■ Exercise directions:
Quote the whole listing verbatim.

■ Data shown:
────────────────────

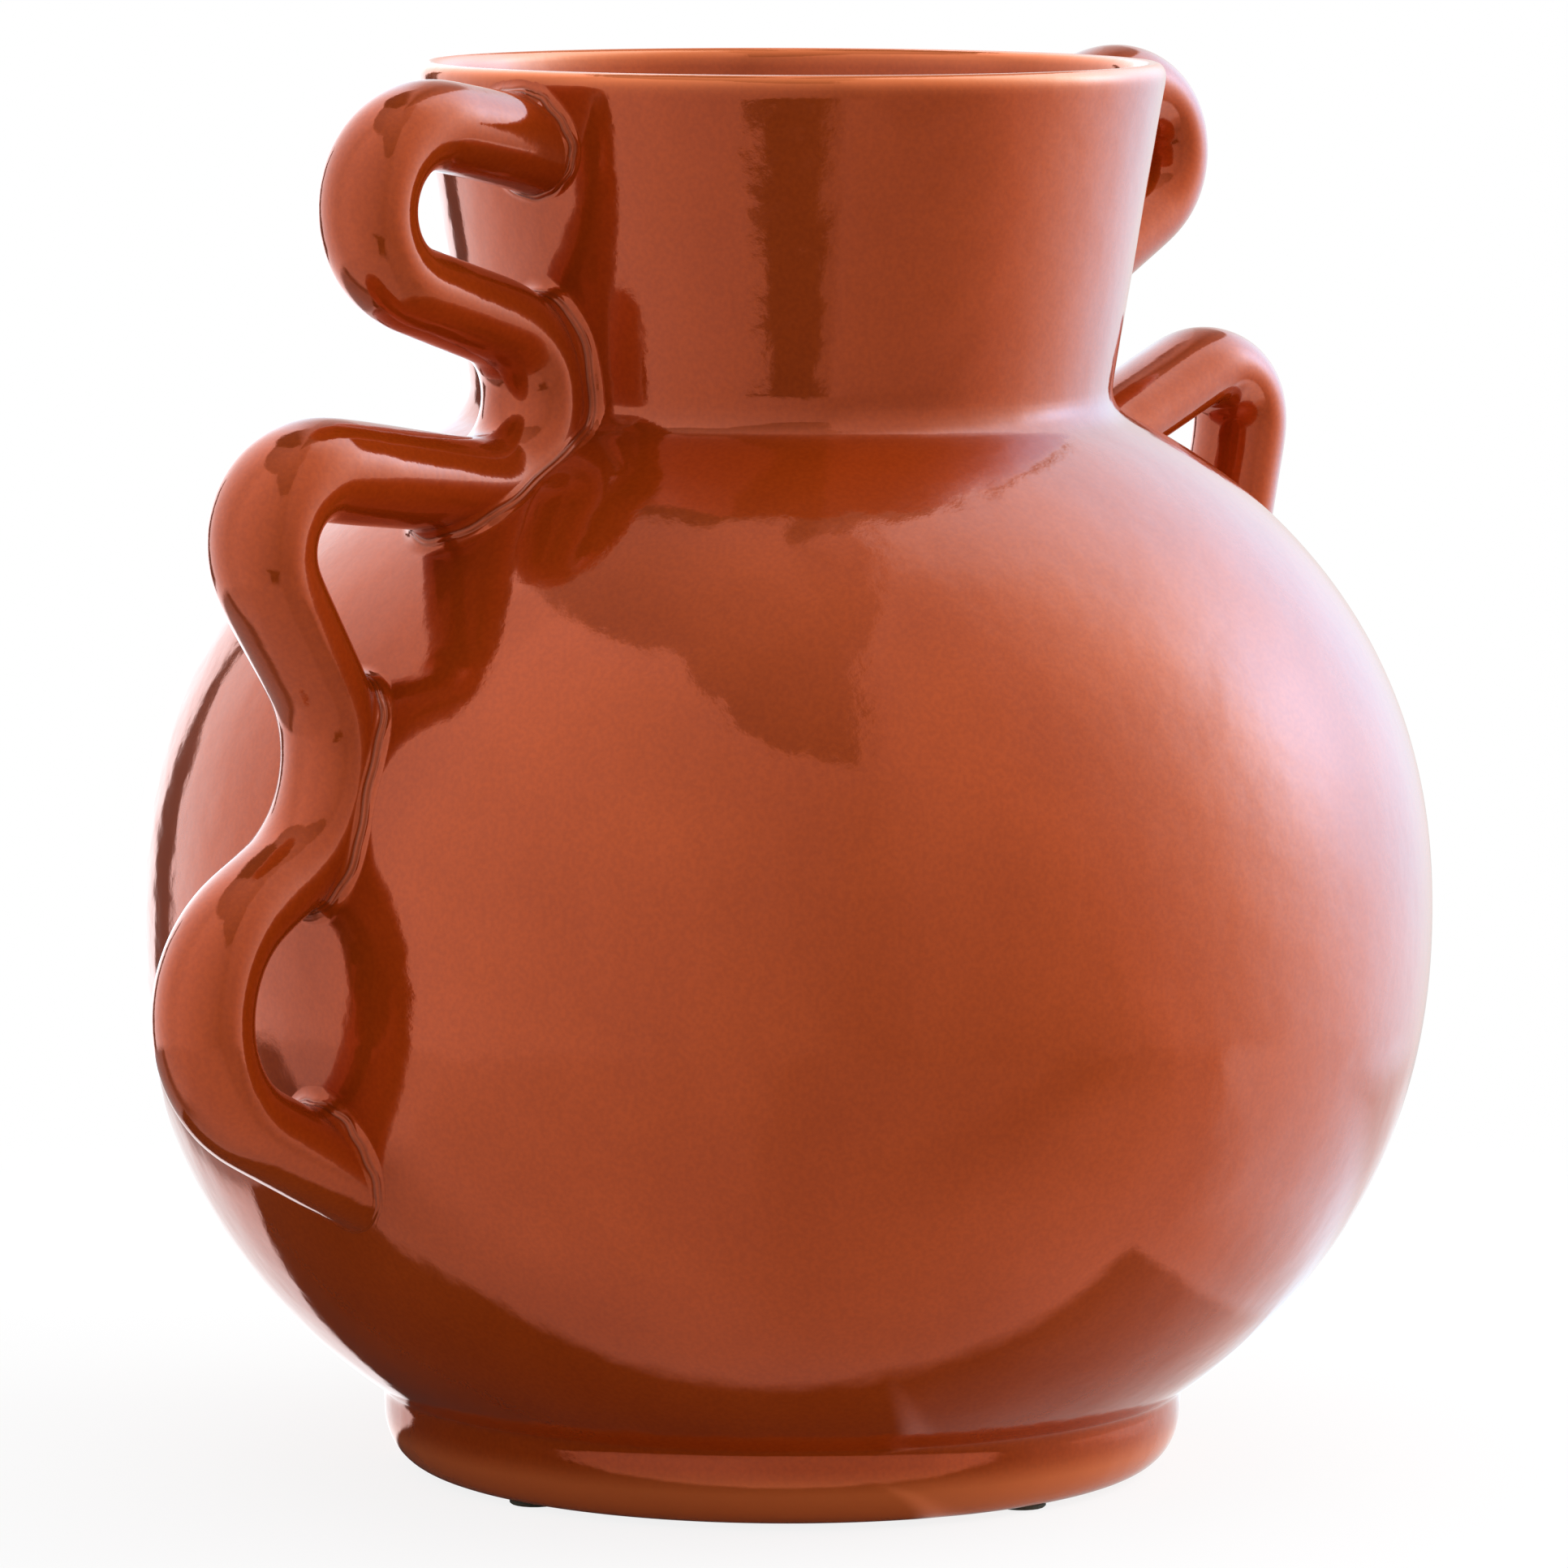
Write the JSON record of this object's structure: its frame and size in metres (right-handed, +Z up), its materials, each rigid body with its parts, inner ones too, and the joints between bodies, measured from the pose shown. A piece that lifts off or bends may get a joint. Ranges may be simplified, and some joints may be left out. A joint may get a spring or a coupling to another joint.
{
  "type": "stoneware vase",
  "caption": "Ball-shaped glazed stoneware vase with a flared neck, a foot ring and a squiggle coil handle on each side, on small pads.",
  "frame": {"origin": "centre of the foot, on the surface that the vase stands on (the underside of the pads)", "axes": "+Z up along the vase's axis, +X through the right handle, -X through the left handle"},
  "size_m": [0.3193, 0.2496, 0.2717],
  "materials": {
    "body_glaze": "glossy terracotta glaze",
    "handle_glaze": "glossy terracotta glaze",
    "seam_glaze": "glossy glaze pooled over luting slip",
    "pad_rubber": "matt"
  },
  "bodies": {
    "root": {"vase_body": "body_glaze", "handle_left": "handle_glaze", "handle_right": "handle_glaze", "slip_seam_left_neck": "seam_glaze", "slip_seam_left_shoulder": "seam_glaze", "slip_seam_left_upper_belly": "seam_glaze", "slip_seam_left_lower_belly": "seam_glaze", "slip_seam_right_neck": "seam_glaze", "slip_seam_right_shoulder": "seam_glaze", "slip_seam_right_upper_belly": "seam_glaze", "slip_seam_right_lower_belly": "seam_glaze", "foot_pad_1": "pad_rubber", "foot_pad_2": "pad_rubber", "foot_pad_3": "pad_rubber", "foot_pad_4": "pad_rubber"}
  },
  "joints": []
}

────────────────────

■ Reply:
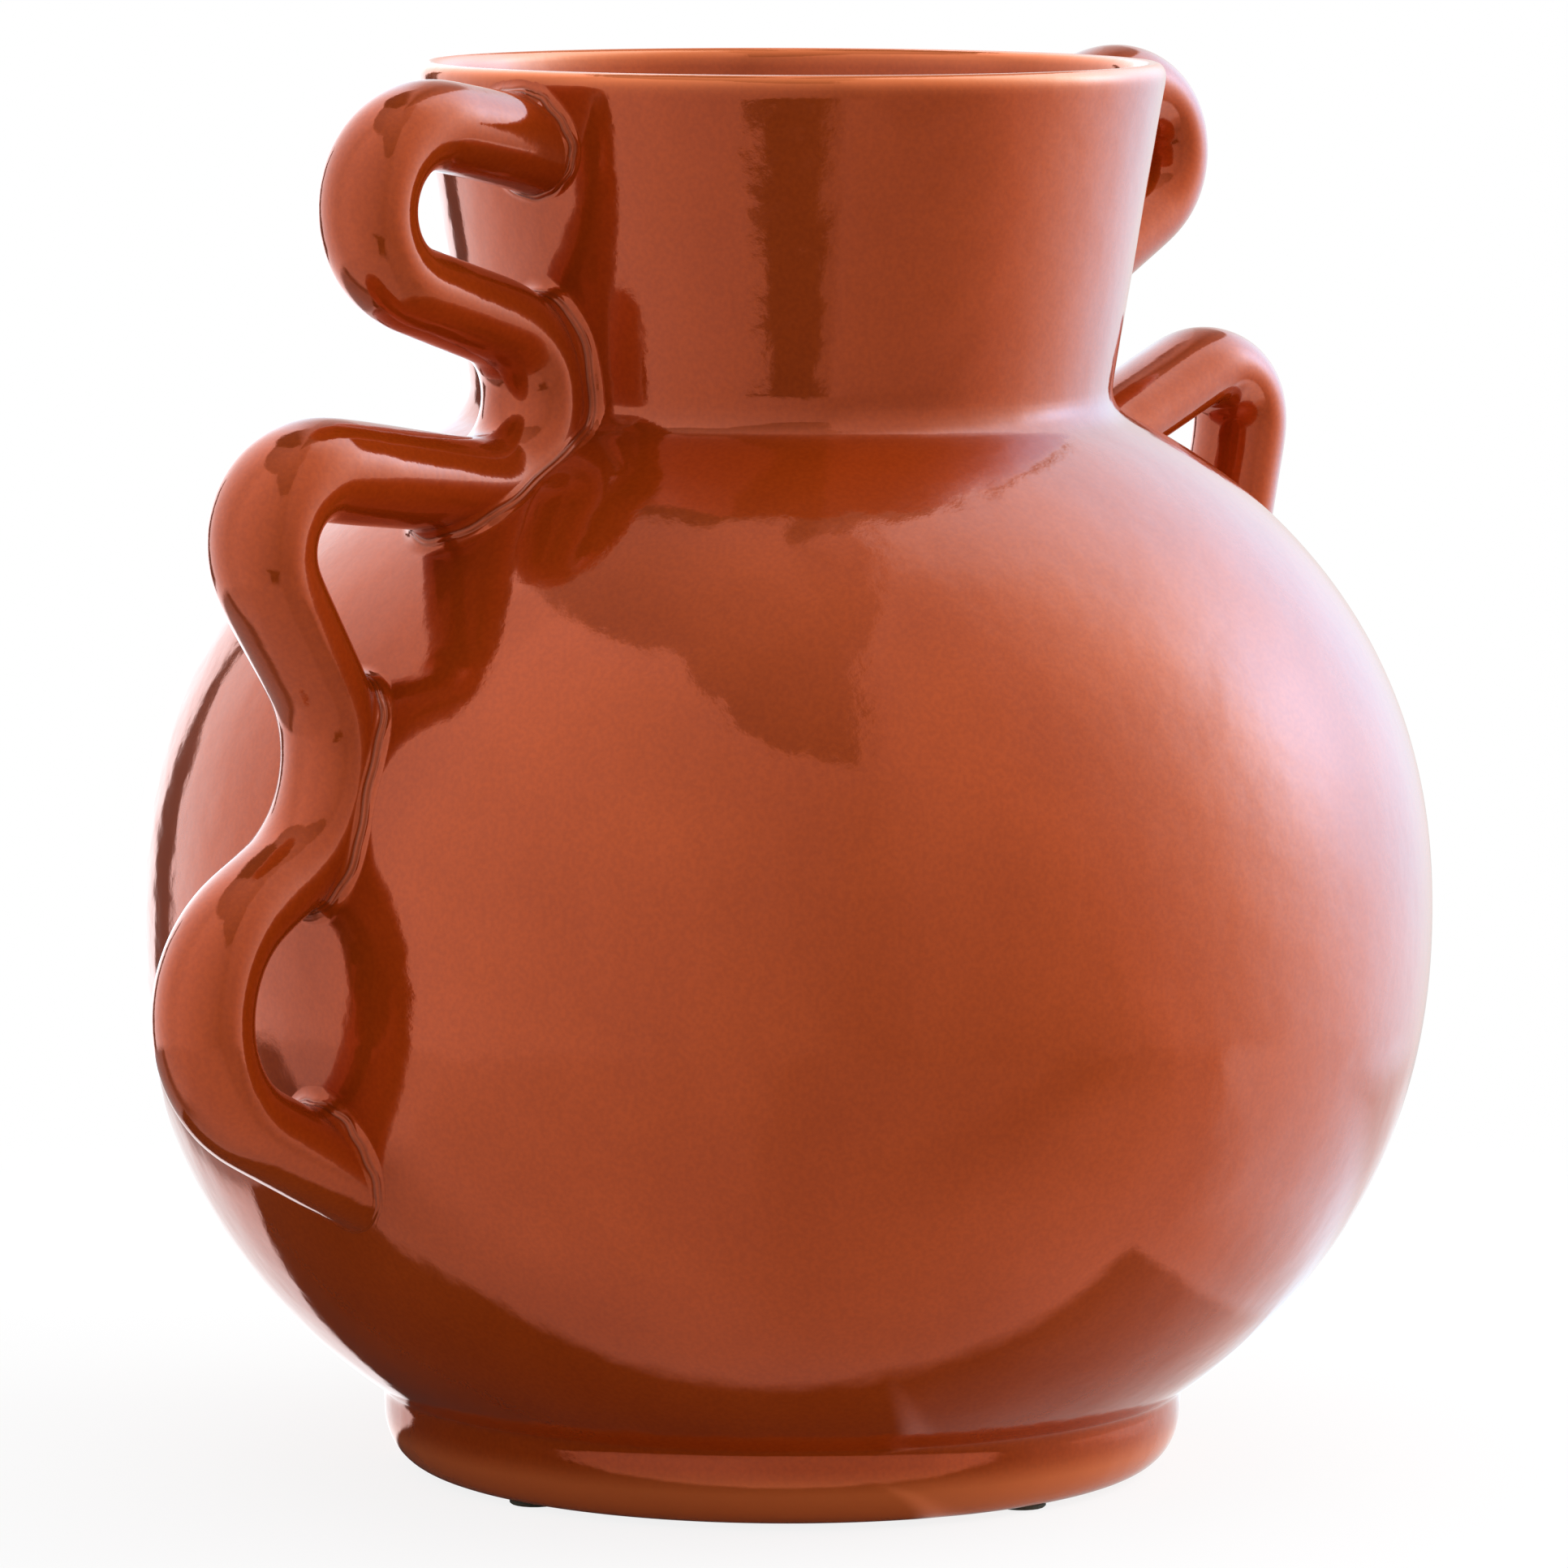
Write the JSON record of this object's structure: its frame and size in metres (right-handed, +Z up), its materials, each rigid body with its parts, inner ones too, and the joints between bodies, measured from the pose shown. A piece that lifts off or bends may get a joint. Ranges may be simplified, and some joints may be left out. A joint may get a spring or a coupling to another joint.
{
  "type": "stoneware vase",
  "caption": "Ball-shaped glazed stoneware vase with a flared neck, a foot ring and a squiggle coil handle on each side, on small pads.",
  "frame": {"origin": "centre of the foot, on the surface that the vase stands on (the underside of the pads)", "axes": "+Z up along the vase's axis, +X through the right handle, -X through the left handle"},
  "size_m": [0.3193, 0.2496, 0.2717],
  "materials": {
    "body_glaze": "glossy terracotta glaze",
    "handle_glaze": "glossy terracotta glaze",
    "seam_glaze": "glossy glaze pooled over luting slip",
    "pad_rubber": "matt"
  },
  "bodies": {
    "root": {"vase_body": "body_glaze", "handle_left": "handle_glaze", "handle_right": "handle_glaze", "slip_seam_left_neck": "seam_glaze", "slip_seam_left_shoulder": "seam_glaze", "slip_seam_left_upper_belly": "seam_glaze", "slip_seam_left_lower_belly": "seam_glaze", "slip_seam_right_neck": "seam_glaze", "slip_seam_right_shoulder": "seam_glaze", "slip_seam_right_upper_belly": "seam_glaze", "slip_seam_right_lower_belly": "seam_glaze", "foot_pad_1": "pad_rubber", "foot_pad_2": "pad_rubber", "foot_pad_3": "pad_rubber", "foot_pad_4": "pad_rubber"}
  },
  "joints": []
}